This is very interesting, because i've got very different results (gtx 670 and 480).
My use case is a compute shader tree traversal, and the nodes have vec4 data for position, color, direction and integer data packed in uvec4 (tree indices etc.)
First i've used a single shader storage buffer the AoS way. That was too slow, so i tried to put each vec in its own texture, so SoA.
Can't remember exactly but the speed up was 10-30 times i think.
Does this make sense? I assumed using SoA is faster because multiple texture units can be used to grab the data.
The other fact is that i do not need to read all the data for any node i visit, which is a difference to the fixed vertex pipeline example from above.
I do not need to read node direction if position is already too far away etc., and in AoS method i did read the full struct in any case before any test.
But i doupt this alone explains the huge speed up.
Please let me know what you think, i'm new to gpu and it's still hard to predict performance.
And there are crazy things happening, f. ex. sometimes it's faster to reserve shared memory without using it.
Sounds stupid, but it's true, especially for simple shaders.

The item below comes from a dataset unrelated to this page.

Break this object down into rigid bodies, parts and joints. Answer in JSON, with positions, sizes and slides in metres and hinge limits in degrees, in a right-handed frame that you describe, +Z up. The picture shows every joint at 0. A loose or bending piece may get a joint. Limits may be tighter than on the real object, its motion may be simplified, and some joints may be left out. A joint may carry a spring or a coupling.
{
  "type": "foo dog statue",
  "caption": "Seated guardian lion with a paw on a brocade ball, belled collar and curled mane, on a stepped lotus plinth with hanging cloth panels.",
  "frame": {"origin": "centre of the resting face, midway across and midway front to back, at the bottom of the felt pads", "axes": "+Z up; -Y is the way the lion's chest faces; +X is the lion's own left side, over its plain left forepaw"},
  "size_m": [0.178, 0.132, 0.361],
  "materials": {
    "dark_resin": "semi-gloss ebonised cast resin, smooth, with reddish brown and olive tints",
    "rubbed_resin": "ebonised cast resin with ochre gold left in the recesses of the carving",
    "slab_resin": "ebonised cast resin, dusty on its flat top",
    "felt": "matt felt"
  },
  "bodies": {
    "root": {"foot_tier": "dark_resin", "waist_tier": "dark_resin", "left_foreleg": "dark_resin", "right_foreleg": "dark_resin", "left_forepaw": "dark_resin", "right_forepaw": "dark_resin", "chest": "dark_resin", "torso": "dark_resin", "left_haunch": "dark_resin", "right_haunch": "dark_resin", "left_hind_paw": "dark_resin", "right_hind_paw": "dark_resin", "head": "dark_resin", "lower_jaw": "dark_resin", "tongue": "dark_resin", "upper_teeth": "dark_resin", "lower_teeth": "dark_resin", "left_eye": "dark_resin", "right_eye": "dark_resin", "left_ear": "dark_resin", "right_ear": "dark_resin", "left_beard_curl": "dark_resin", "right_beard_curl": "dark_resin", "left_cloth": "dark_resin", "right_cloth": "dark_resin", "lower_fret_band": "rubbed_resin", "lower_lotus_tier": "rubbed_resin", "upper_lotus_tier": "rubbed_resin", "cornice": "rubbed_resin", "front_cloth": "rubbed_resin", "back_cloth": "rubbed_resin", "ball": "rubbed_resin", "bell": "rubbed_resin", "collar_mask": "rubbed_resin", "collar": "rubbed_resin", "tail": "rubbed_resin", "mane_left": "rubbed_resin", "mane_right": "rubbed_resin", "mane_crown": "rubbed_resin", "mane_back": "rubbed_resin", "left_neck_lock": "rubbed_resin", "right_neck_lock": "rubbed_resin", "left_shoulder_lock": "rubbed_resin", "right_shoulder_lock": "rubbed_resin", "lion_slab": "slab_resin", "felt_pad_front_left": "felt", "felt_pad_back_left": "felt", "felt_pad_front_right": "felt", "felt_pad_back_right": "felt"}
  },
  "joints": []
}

Someone discovered this before and posted on NV forum, but no official responce.
I assume the reason is reserving shared memory prevents the thread sheduler from doing too much task switching.
I don't know if this happens on other languages too (Cuda, CL, DX).
Other crazy things are:
It's faster to do a blur on the tree with all 4 children, 4 neighbours and parent, than to do a simple color averaging from children to parent on the same tree. ???
It's >2x faster to do a stackless but very divergent tree traversal one thread per node, than to do a perfect data / code / runtime coherent parallel traversal using a satck (stack is too big for shared memory).
I really have the feeling that drivers are not well polished for compute shader performance, but it's a little too much work to port to cuda to see the difference...
Any thoughts welcome :)